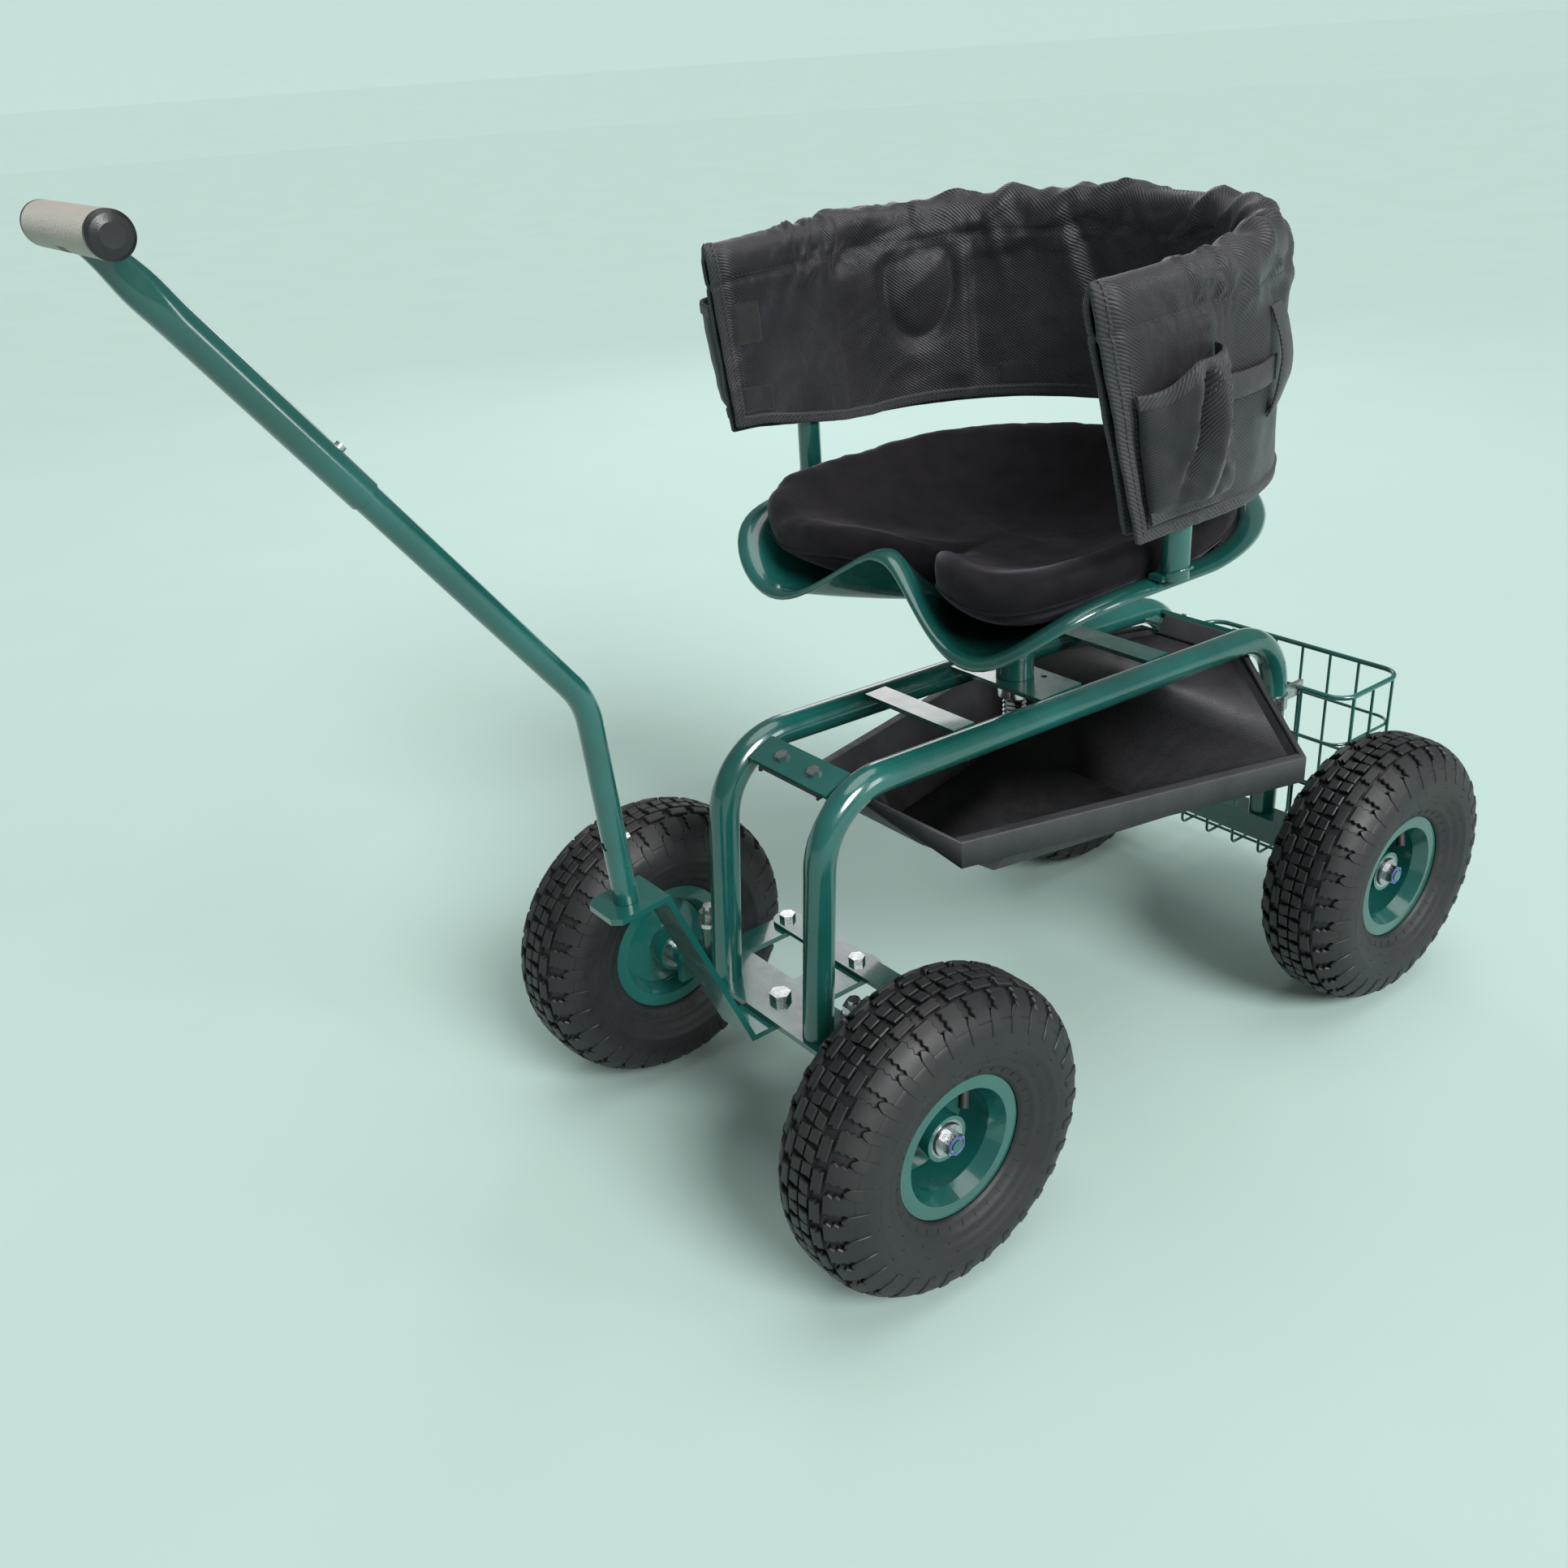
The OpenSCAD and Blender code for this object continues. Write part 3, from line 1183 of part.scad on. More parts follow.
// A section: y and z of its edge, half width of the edge, half width of the floor, its drop, the lip
function tray_cut(c, e, f, drop, l) = [c[0], e, c[1], f, c[1] - drop, l];
function tray_flat(c, e) = tray_cut(c, e, e - flat_in, 0, tongue_lip);
function tray_edge(y, f) = tray_cut([y, edge_z(y)], edge_hw(y), f, edge_z(y) - tray_floor_z, lip_h);
tray_top = rear_c - [top_ahead, top_drop];
function tray_sections() = [
    tray_flat(tongue_c - tongue_run, tray_tongue_hw),
    tray_flat(tongue_c + tongue_run, tray_tongue_hw + rim_land),
    tray_cut(tongue_c + tongue_run + [tongue_step, -tongue_drop], tray_tongue_hw + rim_land,
        tray_tongue_hw, rim_land / 2, tongue_lip),
    tray_cut([tray_front_y, tray_edge_z], tray_front_hw, floor_front_hw * 0.8, tray_depth * 0.28, lip_h),
    tray_edge(floor_front_y, floor_front_hw),
    tray_edge(floor_rear_y, floor_rear_hw),
    tray_cut([tray_rear_y, edge_z(tray_rear_y)], tray_rear_hw, tray_rear_hw - 2 * rim_land, rear_dish, lip_h),
    tray_cut(tray_top, tray_top_hw, tray_top_hw - 2 * rim_land, top_dish, tongue_lip),
    tray_flat(tray_top + [tab_step, rim_step], tab_hw),
    tray_flat(back_c - back_run, tab_hw),
    tray_flat(back_c + back_run, tab_hw)];
function tray_ring(q) = let (y = q[0], e = q[1], ez = q[2], f = q[3], fz = q[4], l = q[5], t = tray_t) [
    [e, y, ez - l], [e, y, ez], [e - rim_land, y, ez], [f, y, fz], [-f, y, fz],
    [rim_land - e, y, ez], [-e, y, ez], [-e, y, ez - l], [t - e, y, ez - l], [t - e, y, ez - t],
    [rim_land - rim_step - e, y, ez - t], [-f - rim_step, y, fz - t], [f + rim_step, y, fz - t],
    [e - rim_land + rim_step, y, ez - t], [e - t, y, ez - t], [e - t, y, ez - l]];
module tool_tray() {
    color(plastic)
    difference() {
        loft([for (q = tray_sections()) tray_ring(q)], true, true);
        for (s = [-1, 1]) {
            cross_frame() translate([s * front_bolt_x, 0, -3 * tray_t])
                cylinder(r = bolt_d / 2 + seat_gap, h = 4 * tray_t, $fn = 24);
            rear_frame() translate([s * rear_bolt_x, 0, -3 * tray_t])
                cylinder(r = bolt_d / 2 + seat_gap, h = 4 * tray_t, $fn = 24);
        }
    }
}
// A bolt down through a cross plate and the tray, with its nut below
module tray_bolt(turn) {
    under = -2 * seat_gap - tray_t * cos(turn);
    top = strap_t + seat_gap;
    translate([0, 0, top]) hex_head(bolt_d, hex_h(bolt_d));
    translate([0, 0, under - hex_h(bolt_d) - bolt_end])
        cylinder(d = bolt_d, h = top - under + hex_h(bolt_d) + bolt_end);
    translate([0, 0, under - hex_h(bolt_d)]) hex_nut(bolt_d, hex_h(bolt_d));
}
module tray_bolts() {
    color(steel) for (s = [-1, 1]) {
        cross_frame() translate([s * front_bolt_x, 0, 0]) tray_bolt(front_turn);
        rear_frame() translate([s * rear_bolt_x, 0, 0]) tray_bolt(rear_turn);
    }
}

// Wire basket: rim, three rings, and U-shaped wires both ways
basket_y0 = basket_front + mid_y;
basket_y1 = basket_y0 + basket_l;
basket_hw = basket_w / 2;
ring_pitch = 51;
basket_foot = basket_z - basket_h;
function basket_loop(inset) = [
    [basket_hw - inset, basket_y0 + inset], [basket_hw - inset, basket_y1 - inset],
    [inset - basket_hw, basket_y1 - inset], [inset - basket_hw, basket_y0 + inset]];
module wire_loop(z, r, inset) {
    p = basket_loop(inset);
    m = [0, p[0][1]];
    translate([0, 0, z]) bent_bar([m, p[0], p[1], p[2], p[3], m], basket_corner - inset, r);
}
module wire_basket() {
    nx = floor((basket_w - 2 * basket_corner) / wire_pitch / 2);
    ny = floor((basket_l - 2 * basket_corner) / wire_pitch / 2 + 0.5);
    inset = wire_d * 0.8;
    color("#12463a") {
        wire_loop(basket_z, rim_wire_d / 2, 0);
        for (k = [1 : 3]) wire_loop(basket_z - k * ring_pitch, wire_d / 2, inset);
        for (i = [-nx : nx]) translate([i * wire_pitch, 0, 0]) stand() bent_bar(
            [[basket_y0, basket_z], [basket_y0, basket_foot], [basket_y1, basket_foot], [basket_y1, basket_z]],
            wire_d * 2, wire_d / 2);
        for (j = [-ny : ny]) translate([0, (basket_y0 + basket_y1) / 2 + j * wire_pitch, 0])
            rotate([90, 0, 0]) bent_bar(
            [[-basket_hw, basket_z], [-basket_hw, basket_foot + inset], [basket_hw, basket_foot + inset],
             [basket_hw, basket_z]], wire_d * 2, wire_d / 2);
    }
}
clip_w = 14;
clip_t = 2;
module basket_clips() {
    gap = basket_y0 - rail_top_rear;
    color(steel)
    for (s = [-1, 1]) translate([s * rail_x, rail_top_rear, basket_z - clip_w / 2])
    difference() {
        union() {
            cylinder(r = rail_r + clip_t + seat_gap, h = clip_w);
            translate([-clip_t, 0, 0]) cube([2 * clip_t, gap + rim_wire_d, clip_w]);
        }
        translate([0, 0, -over]) cylinder(r = rail_r + seat_gap, h = clip_w + 2 * over);
        translate([-clip_w, gap, clip_w / 2]) rotate([0, 90, 0])
            cylinder(r = rim_wire_d / 2 + seat_gap, h = 2 * clip_w);
    }
}

rail_left();
rail_right();
front_axle_plate();
rear_axle_beam();
front_cross_plate();
strap_front();
strap_rear();
seat_plate();
rear_bracket();
steering_bracket();
pivot_bolt();
tie_rod();
tie_rod_bolts();
knuckle_left();
knuckle_right();
kingpin_left();
kingpin_right();
front_nut_left();
front_nut_right();
rear_wheel_nuts();
steering_extension();
handle_tube();
handle_grip();
grip_caps();
snap_button();
handle_button();
tyre_front_left();
tyre_front_right();
tyre_rear_left();
tyre_rear_right();
rim_front_left();
rim_front_right();
rim_rear_left();
rim_rear_right();
bearings_front_left();
bearings_front_right();
bearings_rear_left();
bearings_rear_right();
valve_front_left();
valve_front_right();
valve_rear_left();
valve_rear_right();
threaded_post();
post_nut();
swivel_bush();
seat_sleeve();
seat_pan();
seat_bolts();
seat_cushion();
back_hoop();
hoop_posts();
back_cover();
pocket_left();
pocket_right();
tool_tray();
tray_bolts();
wire_basket();
basket_clips();
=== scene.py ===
import json
from math import atan2, copysign, cos, exp, hypot, pi, radians, sin, sqrt, tanh

import bmesh
import bpy
from mathutils import Matrix, Vector, noise


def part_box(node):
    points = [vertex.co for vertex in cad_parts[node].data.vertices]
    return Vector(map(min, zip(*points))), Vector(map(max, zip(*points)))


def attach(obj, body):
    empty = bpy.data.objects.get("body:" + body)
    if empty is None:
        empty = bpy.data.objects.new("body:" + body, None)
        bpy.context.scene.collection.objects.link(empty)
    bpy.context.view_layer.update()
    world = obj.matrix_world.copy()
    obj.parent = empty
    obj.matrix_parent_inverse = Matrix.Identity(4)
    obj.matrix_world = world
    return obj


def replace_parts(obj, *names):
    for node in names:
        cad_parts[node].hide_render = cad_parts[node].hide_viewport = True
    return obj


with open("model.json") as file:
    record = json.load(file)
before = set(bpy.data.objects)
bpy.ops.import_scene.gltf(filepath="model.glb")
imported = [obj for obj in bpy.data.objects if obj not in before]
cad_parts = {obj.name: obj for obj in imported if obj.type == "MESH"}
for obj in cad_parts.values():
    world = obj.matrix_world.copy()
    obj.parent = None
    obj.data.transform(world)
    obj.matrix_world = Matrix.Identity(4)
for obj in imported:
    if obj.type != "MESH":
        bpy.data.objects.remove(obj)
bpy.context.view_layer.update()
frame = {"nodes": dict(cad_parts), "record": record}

MM = 0.001
NODES = frame["nodes"]


# Colours and shader nodes


def tone(code):
    """A hex colour as linear values."""
    parts = [int(code[i : i + 2], 16) / 255 for i in (1, 3, 5)]
    line = [p / 12.92 if p <= 0.04045 else ((p + 0.055) / 1.055) ** 2.4 for p in parts]
    return tuple(line) + (1.0,)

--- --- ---

§ **OBJECTIVE**: In the data above, find the line that contains "rail_left();" and the line that contains "obj.data.transform(world)". Repeat exactly those lines and every line between them, and only those.

§ **SOLUTION TO THIS EXERCISE**:
rail_left();
rail_right();
front_axle_plate();
rear_axle_beam();
front_cross_plate();
strap_front();
strap_rear();
seat_plate();
rear_bracket();
steering_bracket();
pivot_bolt();
tie_rod();
tie_rod_bolts();
knuckle_left();
knuckle_right();
kingpin_left();
kingpin_right();
front_nut_left();
front_nut_right();
rear_wheel_nuts();
steering_extension();
handle_tube();
handle_grip();
grip_caps();
snap_button();
handle_button();
tyre_front_left();
tyre_front_right();
tyre_rear_left();
tyre_rear_right();
rim_front_left();
rim_front_right();
rim_rear_left();
rim_rear_right();
bearings_front_left();
bearings_front_right();
bearings_rear_left();
bearings_rear_right();
valve_front_left();
valve_front_right();
valve_rear_left();
valve_rear_right();
threaded_post();
post_nut();
swivel_bush();
seat_sleeve();
seat_pan();
seat_bolts();
seat_cushion();
back_hoop();
hoop_posts();
back_cover();
pocket_left();
pocket_right();
tool_tray();
tray_bolts();
wire_basket();
basket_clips();
=== scene.py ===
import json
from math import atan2, copysign, cos, exp, hypot, pi, radians, sin, sqrt, tanh

import bmesh
import bpy
from mathutils import Matrix, Vector, noise


def part_box(node):
    points = [vertex.co for vertex in cad_parts[node].data.vertices]
    return Vector(map(min, zip(*points))), Vector(map(max, zip(*points)))


def attach(obj, body):
    empty = bpy.data.objects.get("body:" + body)
    if empty is None:
        empty = bpy.data.objects.new("body:" + body, None)
        bpy.context.scene.collection.objects.link(empty)
    bpy.context.view_layer.update()
    world = obj.matrix_world.copy()
    obj.parent = empty
    obj.matrix_parent_inverse = Matrix.Identity(4)
    obj.matrix_world = world
    return obj


def replace_parts(obj, *names):
    for node in names:
        cad_parts[node].hide_render = cad_parts[node].hide_viewport = True
    return obj


with open("model.json") as file:
    record = json.load(file)
before = set(bpy.data.objects)
bpy.ops.import_scene.gltf(filepath="model.glb")
imported = [obj for obj in bpy.data.objects if obj not in before]
cad_parts = {obj.name: obj for obj in imported if obj.type == "MESH"}
for obj in cad_parts.values():
    world = obj.matrix_world.copy()
    obj.parent = None
    obj.data.transform(world)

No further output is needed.